Philadelphia Eagles News

Newcomer DeVan Familiar With Mudd

Guard Kyle DeVan may be a fresh face to his new teammates in the Eagles locker room, but for offensive line coach Howard Mudd, DeVan is plenty familiar. DeVan, who was claimed off waivers by the Eagles Sunday, started nine games at right guard for the Colts in 2009, which also happened to be Mudd's last season coaching in Indianapolis. Last season, DeVan started twelve games for the Colts last season at left guard.

The newest member of the Eagles figures to add depth behind rookie right guard Danny Watkins. Having been thrust into the starting right guard spot under Mudd in his first year on the 53-man roster (he spent his first season with the Colts on their practice squad), DeVan can relate to the rookie Watkins.

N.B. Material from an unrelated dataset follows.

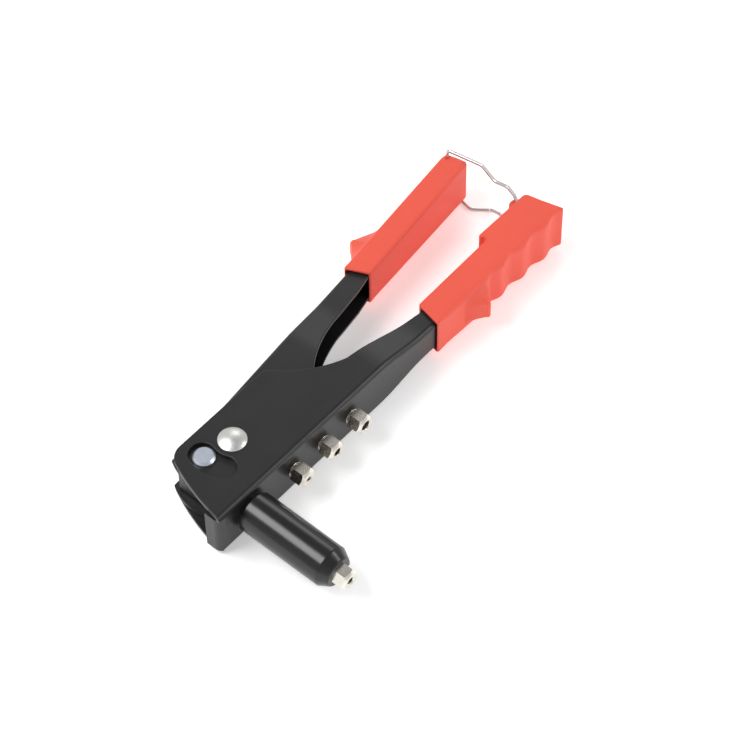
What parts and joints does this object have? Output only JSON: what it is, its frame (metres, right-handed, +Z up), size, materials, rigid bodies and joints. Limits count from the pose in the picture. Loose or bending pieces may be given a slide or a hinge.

"I've been where Danny was," said the 6-foot-2, 306-pound veteran. "I was the young guy my first year in the league, but Coach Mudd does all he can to make sure his rookies get up to speed. He knows his veterans will be ready to go, and he'll coach Danny up. He always puts a lot of faith in his young guys, just like he did with me. He'll chew you out sometimes, but he'll make you better if you listen."

Despite his experience as a starter, the former Colt isn't looking to get into a position battle with Watkins, who, despite his rookie status, is actually three months older than DeVan. Rather, the newcomer is just looking to contribute in whatever ways he can.

"I know this offensive line scheme like the back of my hand from my time in Indy," he said. "Ever since I started playing for coach Mudd, I've played both guard positions and center, so wherever he tells me to play, I'll do it. I'd even play right tackle or tight end if I was asked to. I just want to get my reps and continue to learn the system."

Despite the fact that he is familiar to the Eagles' new blocking scheme, the man he will now be blocking for in Philadelphia couldn't be any more different than the man he blocked for the last two years in Indianapolis. The utility lineman described the difference between blocking for a pocket passer like Peyton Manning and how he expects to adjust to blocking for perhaps the most dynamic runner who's ever played the position - Michael Vick.

"Michael is a different kind of player," said DeVan after seeing Vick up close in practice Monday. "His style is totally different from Peyton's style, but I'm really excited to play for him. He's not afraid to throw the ball down field, and he can really make all the throws.

"When I was playing in front of Peyton Manning, I knew that I only had to hold my block for three seconds and the ball would be out. Now, with Michael extending plays in the pocket, it could be longer. If I have to block for five seconds, I'll block for five-and-a-half."